Traditional username and password along with information such as who the user is, from where the user is logging in (IP address and information of the location from where the user is actually in at the time of transaction), velocity of the transaction (the process of verifying if its possible for a person who recently logged in from location 1 could login from location 2) and the type of device the user is using are considered as contextual information.
Passwords and personal identification numbers (PIN) are information that we need to remember since the day we started interacting with digital systems. Do we know the count of passwords we need to remember? Do we know if we forgot a password already? Some of these passwords also known as passphrase are long to remember that we need to come up with a pattern to create such passwords. We sometimes rely on tools such as a sticky, PDA or text file to store these lists of passwords.
Would it be easy to identify yourself as if you are been seen by another individual acknowledging their acquaintance with you? That’s exactly what a biometric authentication technology does. It uses a physical or psychological trait that the individual always has with him or her for identification and/or authentication.

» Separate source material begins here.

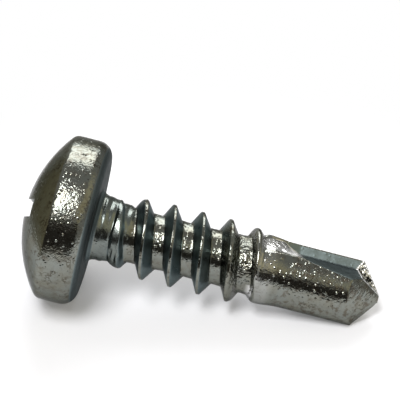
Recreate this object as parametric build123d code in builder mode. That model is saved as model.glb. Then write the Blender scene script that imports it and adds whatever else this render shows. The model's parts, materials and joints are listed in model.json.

In this system, the physical or psychological trait of an individual is measured, recorded and quantified to obtain a biometric enrollment. The system can be sure to a degree of certainty that a person is who he/she claims to be based on this initial enrollment. A template, which is a long string of alphanumeric characters that describes the characteristics or features of the person, is created at each enrollment based on a biometric algorithm. The algorithm that translates physical traits to a digital representation is called the biometric algorithm. The algorithm also allows matching of a newly created template (live template) with that of the initially created one. If the matching is not closed enough, the person will not be verified.